So my spirituality is odd, and a lot of it focuses on the mystical experiences I have whenever I see sunlight on leaves and slip deep into the magical moments of photosynthesis.
And although I live on land without any American Chestnuts, those trees keep calling to me. There are still chestnut roots, hundreds of thousands, if not millions, of them that keep coming up in our forests. But the blight attacks the shoots and kills them back to the ground. Over and over and over again, every year, the Giants of the Forest are dying back to their roots and coming back up again. They love us and they love this land base so much that they keep coming up.

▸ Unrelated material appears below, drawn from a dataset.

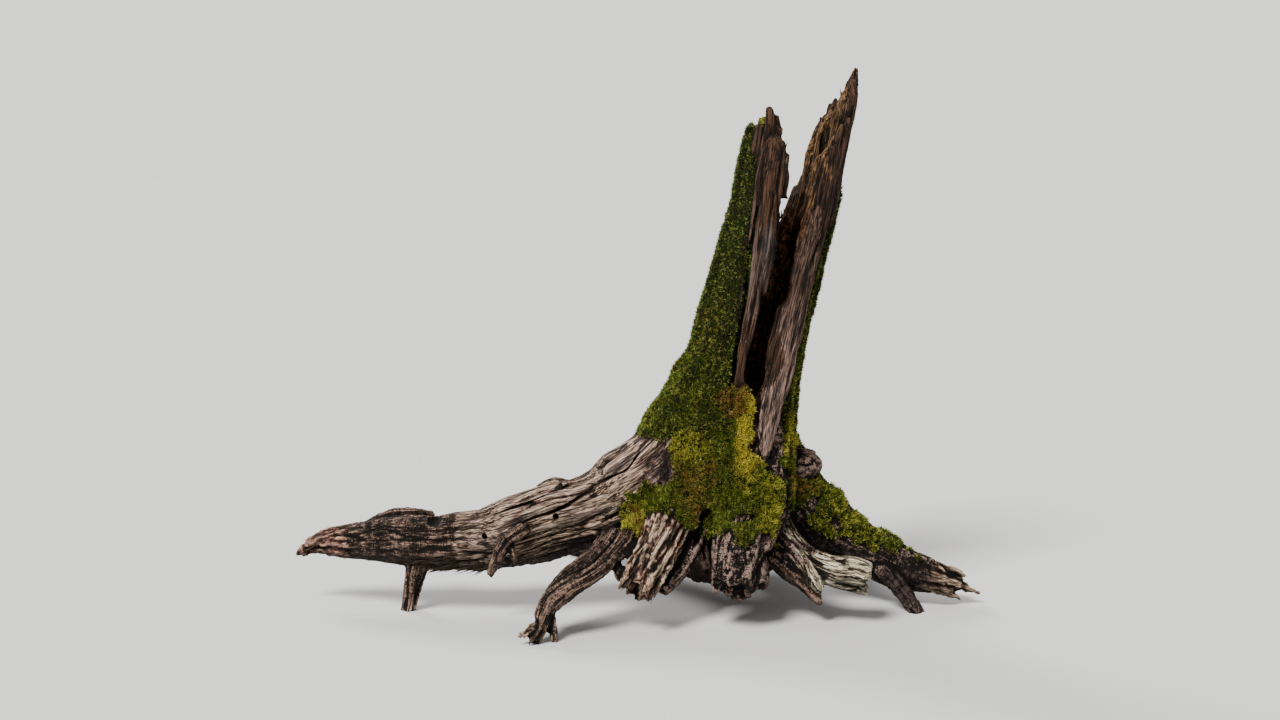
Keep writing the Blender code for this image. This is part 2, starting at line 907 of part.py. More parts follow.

They come almost every night into my dreams, they show up in my morning meditations, they protrude into my waking hours, and they especially talk to me when I am, as I was today, out gardening on my tiny Bit of Earth, my plot of red Virginia clay. Railroad cars full of them were sold from Appalachia to the north. They were traded for shoes, or sugar, or salt, or coffee, or the other things that people from Appalachia had to get from off the mountains. Going to gather them was a rite of passage into adulthood: to go into the Black Mountains in the Fall of the year to gather chestnuts. You turned right towards the Virginia line and made camp, gathered the chestnuts, and then went back, up towards the Cumberland, and then on home. The chestnut blight struck just as the banksters stuck America via the Depression. No more cash crop, no more feed for your cash crops, no more chestnuts to feed your family.
Something in the soil protected the roots. You can believe in fairies or mycelia. I’m nor sure I know the difference, but that’s just me and I’m a foolish old woman.
I know a special American chestnut tree, growing low on the slopes of the Appalachians. I’ve been doing magic there with a Druid for a few years and I’m going back there, soon, this weekend or next.
Those trees made enough wood to build your cradle, your home, and your coffin. They grew so fast that they would feed pigs, cattle, people, and squirrels within a few years. They populated Appalachia’s forests. They made the most amazing honey. None of us have ever tasted that honey, chestnut honey, and few of us ever will. But I have hopes for my great, great, great, great, great granddaughters.